To return to the task at hand, I know raw salt is extremely painful when rubbed into a wound. I know that abrasive stinging crust clinging to your eyelashes after a crying jag. This is a book that circles around the untimely but incontrovertible death of a singular father. And perhaps, I hope I am not jumping to conclusions, he could be a difficult father. Four excerpts from ‘Thunderstorms,’

       I’m 6, and you’re 4 when Dad won’t let us go home. I’m barri-
caded inside his kitchen, and you’re outside clinging to Mum.

[…]

       I’m 15, and you’re 13 when we’re hiding in the bushes outside
Dad’s shack waiting for him to fall asleep so we can sneak past his
snoring bulk and stow away from his pain and rage.

[…]

       I’m 17, and you’re 15 when I have to tell Dad to leave because
we can’t look after him and he can’t look after us.

[…]

       I’m 21, and you’ve just turned 18 when the ocean falls on us and
Dad dies. 

(58-64)

This book aches with the desire to communicate, and to understand. So much sifting and searching and unearthing and the sorting of bones. But when it comes to the announcement of the cause of death, the poet scatters signposts and clues — as in the title ‘Elegy For Your Liver’ and in the line from another elegy — ‘You were a good drunk that day’ (21; 18). So, we know, but we don’t know. But then in a very beautiful, formal act of relinquishment, Roberts-Orr links the loss of her father to the notable book Portrait of the Alcoholic by the Iranian American poet, Kaveh Akbar. From ‘Portrait Of The Alcoholic,’

                  after Kaveh Akbar

You call yourself by different names when you’re awake,
drinking from an upturned bell, trying not to swallow the
metal clapper clanging against your teeth. Mouthfuls of sun
go down exactly as you would expect them to – burning, rancid
and bright. Sound of a knife against glass, flicked fight
in a phone booth and the moon grinning back at you
with your face.

(66)

This is the way to lay a ghost. By resorting to poetry. Everyone wants a poem at their funeral. And everyone deserves one.

This is such a splendid book. It is so moving, and so knowing! I very much liked that sideways nod in the poem above to something John Forbes (I think) was purported to have said — “Australian poetry is like a knife fight in a phone booth.” But that’s not true, is it? Not if you don’t want it to be.
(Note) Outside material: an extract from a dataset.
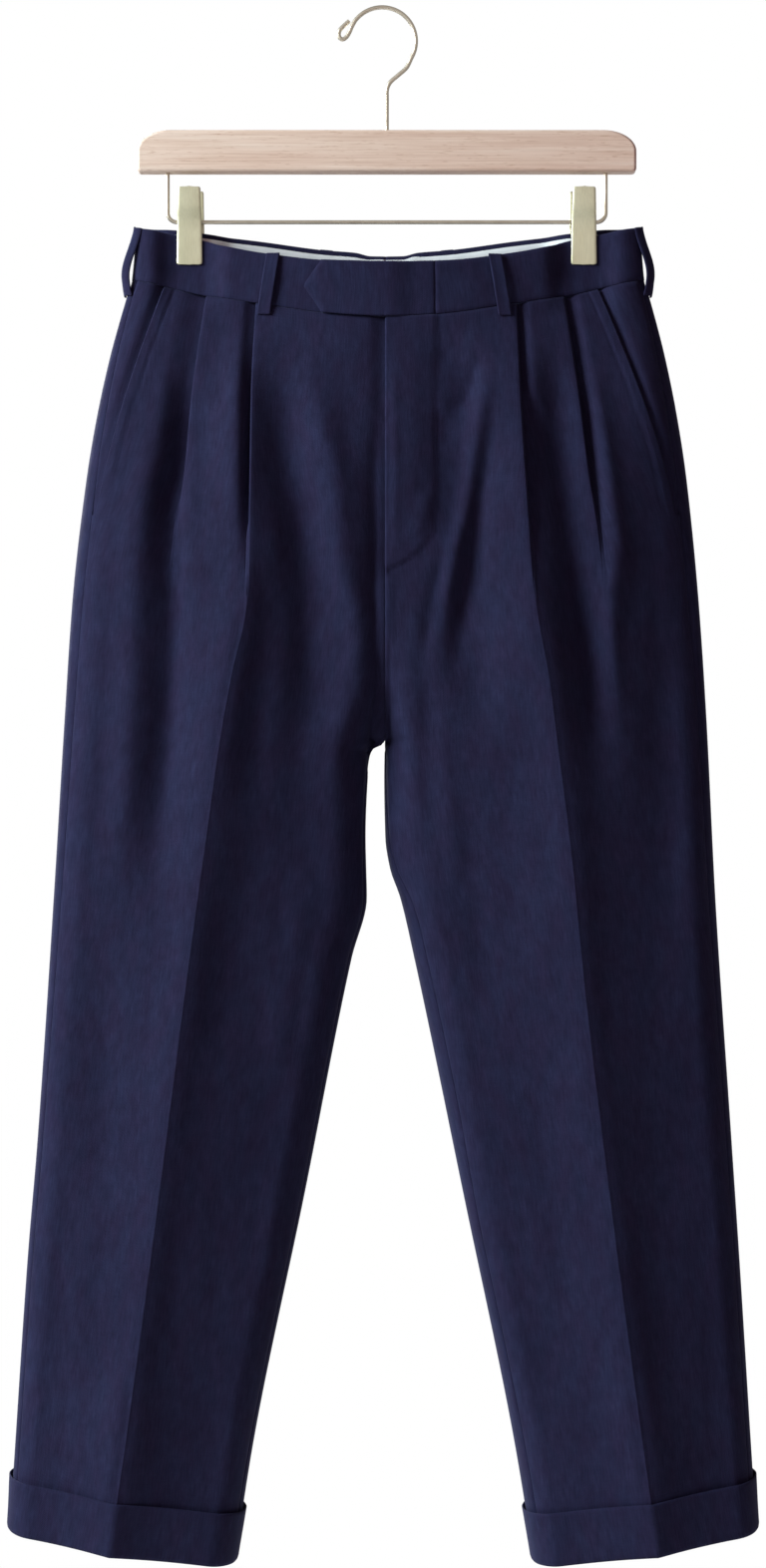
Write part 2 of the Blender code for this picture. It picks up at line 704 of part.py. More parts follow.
def clip_spring(side, material, collection):
    """The coil round the rail, between the two leaves, as a plain sleeve."""
    name = "clip_spring_" + side
    inner, outer = SPRING_RADII
    half = SPRING_LENGTH / 2.0
    mesh = bpy.data.meshes.new(name)
    profile = [(-half, inner), (half, inner), (half, outer), (-half, outer)]
    edges = [(i, (i + 1) % 4) for i in range(4)]
    mesh.from_pydata([(x * MM, 0.0, r * MM) for x, r in profile], edges, [])
    obj = add_object(name, mesh, material, collection)
    obj.location = (SIDES[side] * CLIP_OUT * MM, 0.0, RAIL_Z * MM)
    turn = obj.modifiers.new("Turn", "SCREW")
    turn.axis = "X"
    turn.steps = 20
    turn.render_steps = 20
    turn.use_merge_vertices = True
    turn.merge_threshold = 0.00001


def main():
    clear_scene()
    garment = new_collection("pleated_dress_trousers")
    hanger = new_collection("clip_hanger")
    cutters = new_collection("cutters", hidden=True)
    wool = new_material("navy_wool", (0.022, 0.026, 0.065), 0.85)
    lining = new_material("pale_lining", (0.78, 0.83, 0.83), 0.7)
    wood = new_material("beech", (0.70, 0.50, 0.38), 0.45)
    steel = new_material("satin_wire", (0.62, 0.57, 0.47), 0.3, 1.0)
    clip_metal = new_material("champagne_clip", (0.60, 0.57, 0.42), 0.4, 0.9)
    for side in SIDES:
        side_loop = ring_loop_rows(side, SIDE_LOOP_TURNS, SIDE_LOOP_LIFT, SIDE_LOOP_BOW)
        back_loop = ring_loop_rows(side, back_loop_turns(side), LOOP_LIFT, LOOP_BOW)
        pieces = {
            "front_panel_": ([front_line(side, row) for row in HIP_ROWS], CLOTH, wool),
            "front_leg_": ([front_line(side, row) for row in LEG_ROWS], CLOTH, wool),
            "back_panel_": ([back_line(side, row) for row in HIP_ROWS], CLOTH, wool),
            "back_leg_": ([back_line(side, row) for row in LEG_ROWS], CLOTH, wool),
            "pocket_facing_": ([facing_line(side, row) for row in POCKET_ROWS], CLOTH, wool),
            "waistband_": ([band_line(side, band_turns(side), s) for s in BAND_SHARES], BAND_CLOTH, wool),
            "waistband_lining_": (lining_rows(side), LINING_CLOTH, lining),
            "cuff_": (cuff_rows(side), CUFF_CLOTH, wool),
            "belt_loop_side_": (side_loop, LOOP_CLOTH, wool),
            "belt_loop_back_": (back_loop, LOOP_CLOTH, wool),
            "belt_loop_front_": (front_loop_rows(side, *FRONT_LOOP_OUT[side]), LOOP_CLOTH, wool),
        }
        for name, (rows, thickness, material) in pieces.items():
            cloth(name + side, world_rows(side, rows), thickness, material, garment, name == "cuff_")
    cloth("waistband_tab", world_rows("L", tab_rows()), BAND_CLOTH, wool, garment)
    hanger_bar(wood, hanger, cutters)
    wire("hanger_hook", hook_path(), HOOK_WIRE, steel, hanger)
    wire("clip_rail", rail_path(), RAIL_WIRE, steel, hanger)
    for side in SIDES:
        clip_leaf(side, "front", clip_metal, hanger)
        clip_leaf(side, "back", clip_metal, hanger)
        clip_spring(side, clip_metal, hanger)


main()
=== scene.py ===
"""Looks of the pleated dress trousers on their clip hanger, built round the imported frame."""
import math

import bmesh
import bpy
import numpy as np
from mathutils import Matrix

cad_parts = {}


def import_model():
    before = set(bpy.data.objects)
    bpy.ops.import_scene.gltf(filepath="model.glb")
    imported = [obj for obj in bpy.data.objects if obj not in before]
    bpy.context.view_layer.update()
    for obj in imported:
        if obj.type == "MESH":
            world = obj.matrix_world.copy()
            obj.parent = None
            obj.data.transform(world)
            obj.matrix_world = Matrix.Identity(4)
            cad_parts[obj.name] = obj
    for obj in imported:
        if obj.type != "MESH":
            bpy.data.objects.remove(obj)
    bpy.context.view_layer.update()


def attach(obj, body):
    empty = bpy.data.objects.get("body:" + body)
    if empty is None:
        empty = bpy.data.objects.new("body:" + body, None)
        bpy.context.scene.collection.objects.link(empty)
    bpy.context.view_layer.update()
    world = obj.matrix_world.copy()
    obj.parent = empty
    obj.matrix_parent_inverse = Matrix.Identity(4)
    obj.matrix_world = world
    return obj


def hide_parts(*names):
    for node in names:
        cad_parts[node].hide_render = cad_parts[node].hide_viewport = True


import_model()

# Camera, level with the middle of the trousers
camera_data = bpy.data.cameras.new("camera")
camera_data.lens = 67.2
camera_data.sensor_width = 36.0
camera_data.clip_end = 50.0
camera = bpy.data.objects.new("camera", camera_data)
camera.location = (-0.0028, -2.2, -0.5819)
camera.rotation_euler = (math.pi / 2.0, 0.0, 0.0)
bpy.context.scene.collection.objects.link(camera)
bpy.context.scene.camera = camera

# Lengths are in millimetres: out runs from the middle plane to each side, fore to the front, z up.
MM = 0.001
SIDES = {"R": -1, "L": 1}
GAP = 0.3
CLOTH = 1.2

ROUND_SHARE = 0.62
ROUND_WIDTH = 0.22
FLANK_POWER = 1.9
HIP_POWER = 1.6
LEGS_PART = (-420.0, -551.0)
BAND_HEIGHT = 40.0
BAND_MIDDLE_Z = -190.0
BAND_CLOTH = 1.4
BAND_OUT_END = 192.0
CREASE_OUT_AT_SEAM = 97.0
BACK_END_TURN = 1.9985
LINING_START_TURN = 0.16
CLIP_OUT = 148.0
PINCH_REACH = (10.5, 32.0)
PINCH_HEIGHTS = (-240.0, -192.0)
PINCHED = {"front": 2.0, "back": 2.2}
WAIST_ROWS = (-350.0, -224.0)
HEM_ROWS = (-660.0, -1090.0)
HEM_SLOPE = 0.154
HEM_Z = -1148.0
PANEL_TOP = -223.5
PANEL_BREAKS = (-460.0, -600.0)
FACING_BOTTOM = -388.0
CUFF_HEIGHT = 36.5
CROTCH_Z = -551.0
LAYER = 1.6
PLEAT_CLEAR = 5.0
FLY_UNDERLAP = 9.0
FLY_UNDERLAP_HEIGHTS = (-422.0, -404.0)
FLY_DROP = 2.4
FLY_DROP_HEIGHTS = (-440.0, -422.0)
FLY_SINK = 2.4
FLY_SINK_REACH = 9.0
FLY_CURVE_Z = -385.0
FLY_CURVE_OUT = 37.0
FLY_CURVE_HEIGHT = 40.0
FLY_END_Z = -424.0
TAB_SEAM_X = 36.0
TAB_SHOULDER_X = -48.5
TAB_POINT_X = -60.8
TAB_POINT_Z = -211.0
TAB_POINT_HALF = 1.2
TAB_LIFT = 2.3
LINING_INSET = 1.9
LINING_CLOTH = 1.0
CUFF_CLOTH = 1.1
LOOP_WIDTH = 9.0
LOOP_BELOW_SEAM = 8.0
LOOP_LIFT = 1.7
LOOP_BOW = 1.8
SIDE_LOOP_LIFT = 2.2
SIDE_LOOP_BOW = 6.4
SIDE_LOOP_TURNS = (-0.245, 0.08)
SIDE_LOOP_BELOW_SEAM = 13.0
BACK_LOOP_OUT = 46.0
FRONT_LOOP_OUT = {"R": (84.5, 91.5), "L": (80.5, 87.9)}

# How far out the middle of each kind of piece lies, in metres
LEG_MIDDLE = 0.12
BAND_MIDDLE = 0.08
HEM_MIDDLE = 0.196


def smooth_step(start, end, value):
    share = np.clip((np.asarray(value, float) - start) / (end - start), 0.0, 1.0)
    return share * share * (3.0 - 2.0 * share)


def bump_at(value, place, width):
    return np.exp(-(((value - place) / width) ** 2))


def fading(distance, reach):
    """1 at an edge and behind it, and less with the distance from it."""
    return np.exp(-np.maximum(distance, 0.0) / reach)


def unit(vectors):
    return vectors / np.maximum(np.linalg.norm(vectors, axis=-1), 1e-12)[..., None]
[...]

A first book by a raw, new voice, that wails and stings and flounces and flings and announces serious intent, that butts right into the conversation, and a more measured consideration by an elder poet of the path taken, of the price reckoned up, of the hard-won generosity of avocation, can speak to each other and do speak to each other. It’s human, it’s family, it’s community, it’s poetry.